The idea was modeled after St. Lawrence University’s “Cultural Encounters: An Intercultural General Education” program that Martha Nussbaum described in her 1997 book Cultivating Humanity. Seventeen humanities faculty at St. Lawrence began meeting in a weekly seminar throughout the year, discussing common readings while focusing on the cultures of India and Kenya. After a year of extensive preparation, they spent a month living in the regions they had studied. Upon their return to St. Lawrence, the faculty designed new courses reflecting their own disciplinary expertise.
Following the St. Lawrence model, MSSU sent six faculty to India for four weeks in the summer of 2000. The results were significant; one person created a new interdisciplinary course (Contemporary India), others developed major course components on India, and one led a student study abroad group to India three years later. And all six provided expertise for the Fall 2002 India Semester on campus.
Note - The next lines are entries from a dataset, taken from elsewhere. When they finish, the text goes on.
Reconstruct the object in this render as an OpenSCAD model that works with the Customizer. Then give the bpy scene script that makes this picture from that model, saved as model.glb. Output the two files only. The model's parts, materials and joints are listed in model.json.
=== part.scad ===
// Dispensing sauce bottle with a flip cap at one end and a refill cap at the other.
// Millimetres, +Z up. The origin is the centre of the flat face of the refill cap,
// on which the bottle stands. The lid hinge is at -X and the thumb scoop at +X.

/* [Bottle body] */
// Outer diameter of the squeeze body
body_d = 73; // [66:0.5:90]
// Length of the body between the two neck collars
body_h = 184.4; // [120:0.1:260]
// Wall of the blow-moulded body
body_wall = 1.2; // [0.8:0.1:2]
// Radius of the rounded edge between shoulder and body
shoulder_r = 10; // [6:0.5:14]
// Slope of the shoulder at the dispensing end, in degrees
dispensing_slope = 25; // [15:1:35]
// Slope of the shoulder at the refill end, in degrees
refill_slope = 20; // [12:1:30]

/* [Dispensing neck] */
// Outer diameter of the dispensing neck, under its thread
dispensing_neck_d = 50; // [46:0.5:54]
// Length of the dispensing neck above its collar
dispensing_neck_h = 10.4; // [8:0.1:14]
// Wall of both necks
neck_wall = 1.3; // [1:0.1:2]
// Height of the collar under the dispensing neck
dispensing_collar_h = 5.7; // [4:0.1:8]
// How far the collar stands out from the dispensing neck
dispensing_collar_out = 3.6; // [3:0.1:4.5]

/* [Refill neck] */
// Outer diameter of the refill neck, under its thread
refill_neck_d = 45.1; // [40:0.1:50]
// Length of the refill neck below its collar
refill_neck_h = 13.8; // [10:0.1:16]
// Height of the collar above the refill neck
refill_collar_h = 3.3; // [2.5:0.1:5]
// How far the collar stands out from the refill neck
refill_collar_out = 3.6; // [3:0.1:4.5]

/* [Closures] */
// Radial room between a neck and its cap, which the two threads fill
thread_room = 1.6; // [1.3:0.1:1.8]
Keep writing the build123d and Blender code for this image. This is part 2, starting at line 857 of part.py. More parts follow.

To facilitate greater participation in themed semester events and, more importantly, a broader sense of ownership in MSSU’s international mission across campus, the ad hoc faculty committee asked the administration for $25,000 for a faculty group study tour to Mexico. This would enable all 21 departments on campus to select one participant for the spring break trip, March 18-27, 2005. MSSU President Julio León agreed to fund the project, but stipulating that it be a “very intensive” faculty development experience that would be integrated into the classrooms and departments. He also requested that Dr. Pedro Talavera-Ibarra, head of the Department of Foreign Languages and a native of Mexico, be involved in planning the faculty study experience.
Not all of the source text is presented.